● **Aim**
What follows are records. Restate all of them word for word.

(Raw records)
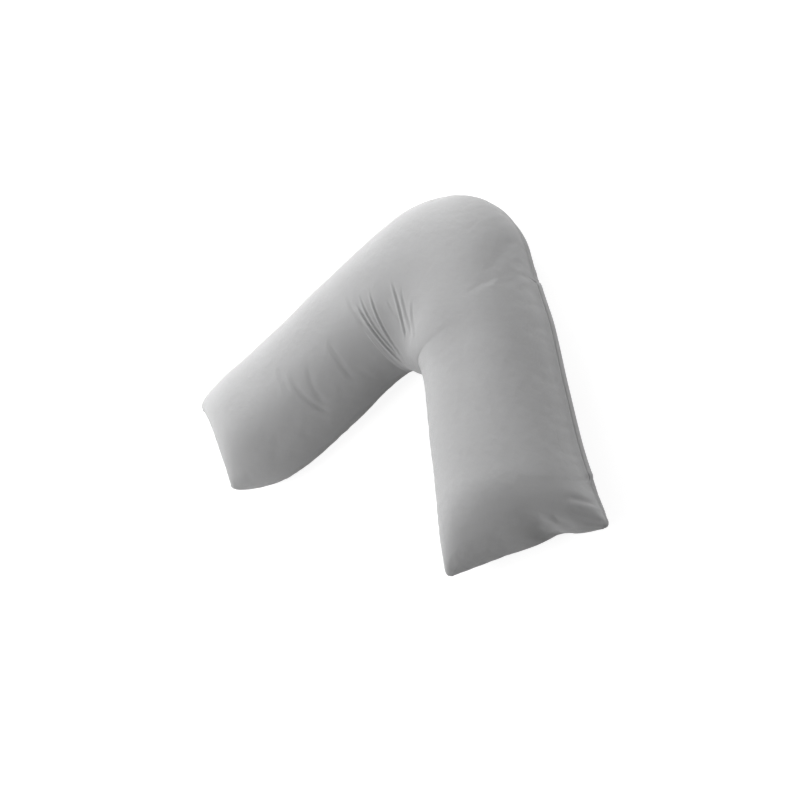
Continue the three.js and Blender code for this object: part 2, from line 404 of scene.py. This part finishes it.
def section_value(place, column):
    """One column of the section table at a place"""
    values = np.array([getattr(section, column) for section in SECTIONS])
    return float(curve_through(np.array([section.place for section in SECTIONS]), values, place))


def outer_on_ray(ray):
    """Outer seam on a ray from the throat's centre: an arm's straight line, or the nose's arc"""
    side = -1 if ray[0] < 0 else 1
    across = outwards(side)
    on_line = THROAT + ray * (-(THROAT @ across) / (ray @ across))
    if on_line @ towards_end(side) > NOSE_RADIUS / math.tan(HALF_ANGLE):
        return on_line
    back = THROAT - NOSE_CENTRE
    along = back @ ray
    return THROAT + ray * (-along + math.sqrt(along ** 2 - back @ back + NOSE_RADIUS ** 2))


def seams_at(place):
    """The two seam points of a row, and how far it lies behind its end seam"""
    arm = LEFT_ARM if place < 0 else RIGHT_ARM
    outer_out = section_value(place, "outer_out")
    inner_out = section_value(place, "inner_out")
    if abs(place) <= BEND_SHARE:
        bearing = math.pi / 2 - place / BEND_SHARE * (math.pi / 2 - HALF_ANGLE)
        ray = np.array([math.cos(bearing), math.sin(bearing)])
        return outer_on_ray(ray) + ray * outer_out, THROAT + ray * (THROAT_RADIUS - inner_out), math.inf
    along = (1 - abs(place)) / (1 - BEND_SHARE)
    end = towards_end(arm.side)
    across = outwards(arm.side)
    bend_start = THROAT @ end
    outer = end * mix(arm.reach, bend_start, along) + across * outer_out
    inner_ear = end * (arm.reach - arm.set_back) - across * arm.end_width
    inner = mix(inner_ear, THROAT + across * THROAT_RADIUS, along) - across * inner_out
    return outer, inner, along * (arm.reach - bend_start)


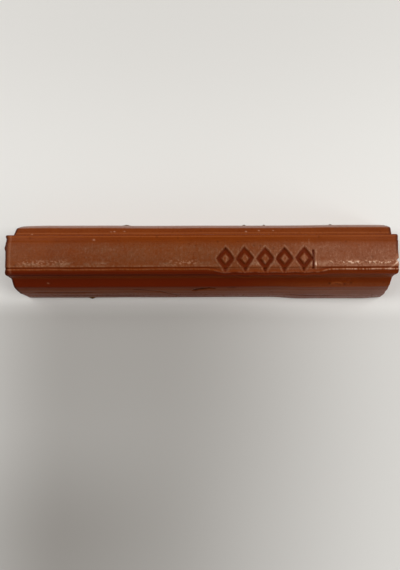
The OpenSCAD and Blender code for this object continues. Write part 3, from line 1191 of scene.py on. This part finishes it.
cast_share = clouds.ramp(0.3, 0.7) * 0.5 + drawn.ramp(0.3, 0.7) * 0.5
colour = mix_colours(cast_share, CAST_WAX_DARK, CAST_WAX_LIGHT)
# Painted shade: a darker wax colour where shade falls
colour = mix_colours(painted_shade_mask * 0.85, colour, SHADED_WAX)
# Painted highlights on the thin ridges
colour = mix_colours(read_mask("bright"), colour, RIDGE_HIGHLIGHT)
# Haze colour painted lighter to the right, as painted light and sheen from the right-hand lamp
colour = mix_colours(haze_sheen_mask, colour, mix_colours(right_share, HAZE_SHEEN_LEFT, HAZE_SHEEN_RIGHT))
# Painted glints
colour = mix_colours(glint_speckle, colour, GLINT_SPECKLE)
colour = mix_colours(pigment.ramp(0.58, 0.72) * 0.4, colour, PIGMENT_SPECK)
# Painted shade in the stamped grooves and the tool's step
colour = mix_colours(read_mask("dent") * 0.9, colour, GROOVE_SHADE)
# Bloom with painted glints; its brightest parts are painted glints
bloom_glint_colour = mix_colours(bloom_glint_mask.ramp(0.5, 1.0), THIN_BLOOM_GLINT, THICK_BLOOM_GLINT)
colour = mix_colours(bloom_glint_mask, colour, bloom_glint_colour)
# Painted dark shade in hollows and on edges
colour = mix_colours(read_mask("painted_dark_shade") * 0.8, colour, DARK_SHADE)
colour = mix_colours(read_mask("fleck") * 0.9, colour, DUST)
colour.feed(shader, "Base Color")
print(f"colour: {len(tree.nodes)} nodes so far")

# %% [markdown]
# ## Sheen and relief
# Wax has a low, soft sheen, duller under haze and where shade is painted. Mottle, pigment and fine
# scratches give it a relief of a few micrometres, less where shade is painted. The mesh would need
# millions of points for that, so a Bump node does it. The polish of the side walls is a clear coat, since
# a coat only shows where a face is seen edge on, as real polish does.

# %% Sheen, relief and coat
MOTTLE_HEIGHT, PIGMENT_HEIGHT, SCRATCH_RELIEF = 0.010, 0.004, 0.004  # mm
COAT_ROUGHNESS = 0.3
WAX_IOR, WAX_SPECULAR = 1.44, 0.05
(0.25 + haze_sheen_mask * 0.2 + mottle * 0.06 + painted_shade_mask * 0.3).feed(shader, "Roughness")

scratch = grain(0.22, 2.0, 0.6, (9, 1, 1)) * 0.5 + grain(0.22, 2.0, 0.6, (1, 7, 1)) * 0.3
height = mottle * MOTTLE_HEIGHT + pigment * PIGMENT_HEIGHT + scratch * SCRATCH_RELIEF
height = height * (1 - painted_shade_mask * 0.75)
sockets = {"Strength": 1.0, "Distance": MM, "Height": height}
Wire.from_node(tree, "ShaderNodeBump", sockets=sockets).feed(shader, "Normal")

(read_mask("polish") * (clouds * 0.6 + 0.7)).feed(shader, "Coat Weight")
shader.inputs["Coat Roughness"].default_value = COAT_ROUGHNESS
shader.inputs["IOR"].default_value = WAX_IOR
shader.inputs["Specular IOR Level"].default_value = WAX_SPECULAR
cast_wax.data.materials.append(material)
print(f"wax material: {len(tree.nodes)} nodes")

# %% [markdown]
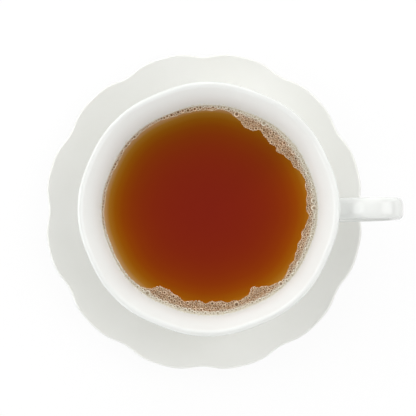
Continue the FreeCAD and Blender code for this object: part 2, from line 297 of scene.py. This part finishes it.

● **Output of the task**
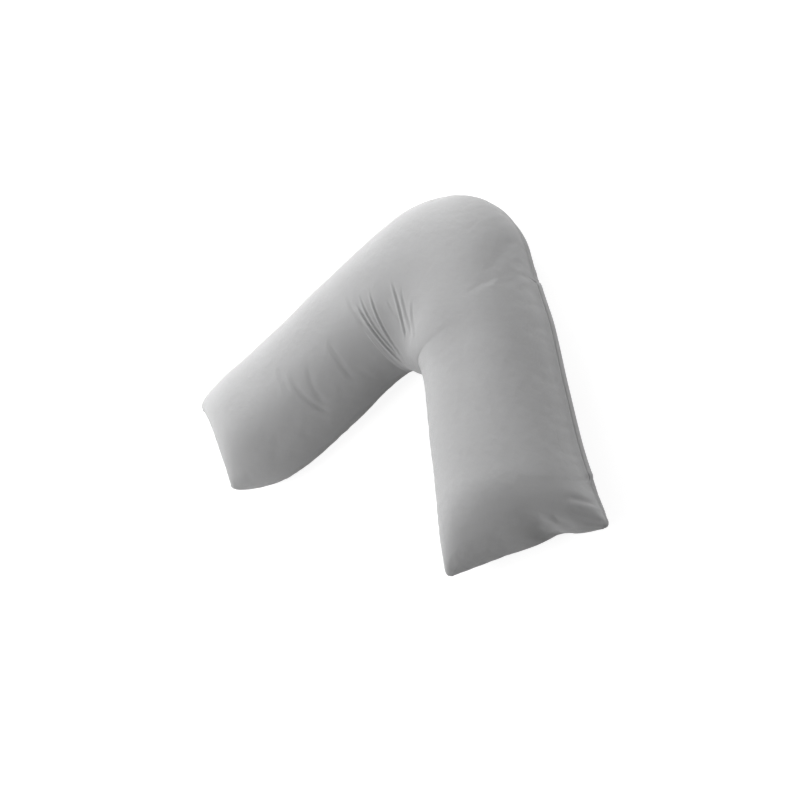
Continue the three.js and Blender code for this object: part 2, from line 404 of scene.py. This part finishes it.
def section_value(place, column):
    """One column of the section table at a place"""
    values = np.array([getattr(section, column) for section in SECTIONS])
    return float(curve_through(np.array([section.place for section in SECTIONS]), values, place))


def outer_on_ray(ray):
    """Outer seam on a ray from the throat's centre: an arm's straight line, or the nose's arc"""
    side = -1 if ray[0] < 0 else 1
    across = outwards(side)
    on_line = THROAT + ray * (-(THROAT @ across) / (ray @ across))
    if on_line @ towards_end(side) > NOSE_RADIUS / math.tan(HALF_ANGLE):
        return on_line
    back = THROAT - NOSE_CENTRE
    along = back @ ray
    return THROAT + ray * (-along + math.sqrt(along ** 2 - back @ back + NOSE_RADIUS ** 2))


def seams_at(place):
    """The two seam points of a row, and how far it lies behind its end seam"""
    arm = LEFT_ARM if place < 0 else RIGHT_ARM
    outer_out = section_value(place, "outer_out")
    inner_out = section_value(place, "inner_out")
    if abs(place) <= BEND_SHARE:
        bearing = math.pi / 2 - place / BEND_SHARE * (math.pi / 2 - HALF_ANGLE)
        ray = np.array([math.cos(bearing), math.sin(bearing)])
        return outer_on_ray(ray) + ray * outer_out, THROAT + ray * (THROAT_RADIUS - inner_out), math.inf
    along = (1 - abs(place)) / (1 - BEND_SHARE)
    end = towards_end(arm.side)
    across = outwards(arm.side)
    bend_start = THROAT @ end
    outer = end * mix(arm.reach, bend_start, along) + across * outer_out
    inner_ear = end * (arm.reach - arm.set_back) - across * arm.end_width
    inner = mix(inner_ear, THROAT + across * THROAT_RADIUS, along) - across * inner_out
    return outer, inner, along * (arm.reach - bend_start)


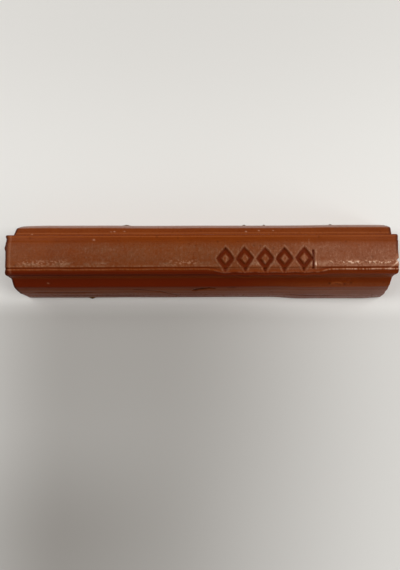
The OpenSCAD and Blender code for this object continues. Write part 3, from line 1191 of scene.py on. This part finishes it.
cast_share = clouds.ramp(0.3, 0.7) * 0.5 + drawn.ramp(0.3, 0.7) * 0.5
colour = mix_colours(cast_share, CAST_WAX_DARK, CAST_WAX_LIGHT)
# Painted shade: a darker wax colour where shade falls
colour = mix_colours(painted_shade_mask * 0.85, colour, SHADED_WAX)
# Painted highlights on the thin ridges
colour = mix_colours(read_mask("bright"), colour, RIDGE_HIGHLIGHT)
# Haze colour painted lighter to the right, as painted light and sheen from the right-hand lamp
colour = mix_colours(haze_sheen_mask, colour, mix_colours(right_share, HAZE_SHEEN_LEFT, HAZE_SHEEN_RIGHT))
# Painted glints
colour = mix_colours(glint_speckle, colour, GLINT_SPECKLE)
colour = mix_colours(pigment.ramp(0.58, 0.72) * 0.4, colour, PIGMENT_SPECK)
# Painted shade in the stamped grooves and the tool's step
colour = mix_colours(read_mask("dent") * 0.9, colour, GROOVE_SHADE)
# Bloom with painted glints; its brightest parts are painted glints
bloom_glint_colour = mix_colours(bloom_glint_mask.ramp(0.5, 1.0), THIN_BLOOM_GLINT, THICK_BLOOM_GLINT)
colour = mix_colours(bloom_glint_mask, colour, bloom_glint_colour)
# Painted dark shade in hollows and on edges
colour = mix_colours(read_mask("painted_dark_shade") * 0.8, colour, DARK_SHADE)
colour = mix_colours(read_mask("fleck") * 0.9, colour, DUST)
colour.feed(shader, "Base Color")
print(f"colour: {len(tree.nodes)} nodes so far")

# %% [markdown]
# ## Sheen and relief
# Wax has a low, soft sheen, duller under haze and where shade is painted. Mottle, pigment and fine
# scratches give it a relief of a few micrometres, less where shade is painted. The mesh would need
# millions of points for that, so a Bump node does it. The polish of the side walls is a clear coat, since
# a coat only shows where a face is seen edge on, as real polish does.

# %% Sheen, relief and coat
MOTTLE_HEIGHT, PIGMENT_HEIGHT, SCRATCH_RELIEF = 0.010, 0.004, 0.004  # mm
COAT_ROUGHNESS = 0.3
WAX_IOR, WAX_SPECULAR = 1.44, 0.05
(0.25 + haze_sheen_mask * 0.2 + mottle * 0.06 + painted_shade_mask * 0.3).feed(shader, "Roughness")

scratch = grain(0.22, 2.0, 0.6, (9, 1, 1)) * 0.5 + grain(0.22, 2.0, 0.6, (1, 7, 1)) * 0.3
height = mottle * MOTTLE_HEIGHT + pigment * PIGMENT_HEIGHT + scratch * SCRATCH_RELIEF
height = height * (1 - painted_shade_mask * 0.75)
sockets = {"Strength": 1.0, "Distance": MM, "Height": height}
Wire.from_node(tree, "ShaderNodeBump", sockets=sockets).feed(shader, "Normal")

(read_mask("polish") * (clouds * 0.6 + 0.7)).feed(shader, "Coat Weight")
shader.inputs["Coat Roughness"].default_value = COAT_ROUGHNESS
shader.inputs["IOR"].default_value = WAX_IOR
shader.inputs["Specular IOR Level"].default_value = WAX_SPECULAR
cast_wax.data.materials.append(material)
print(f"wax material: {len(tree.nodes)} nodes")

# %% [markdown]
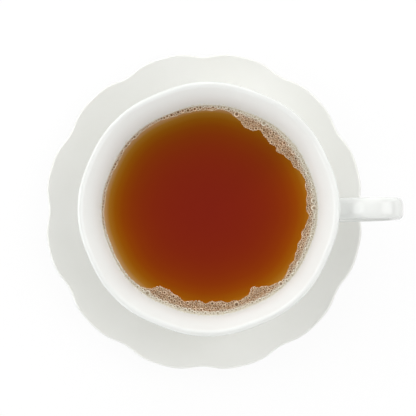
Continue the FreeCAD and Blender code for this object: part 2, from line 297 of scene.py. This part finishes it.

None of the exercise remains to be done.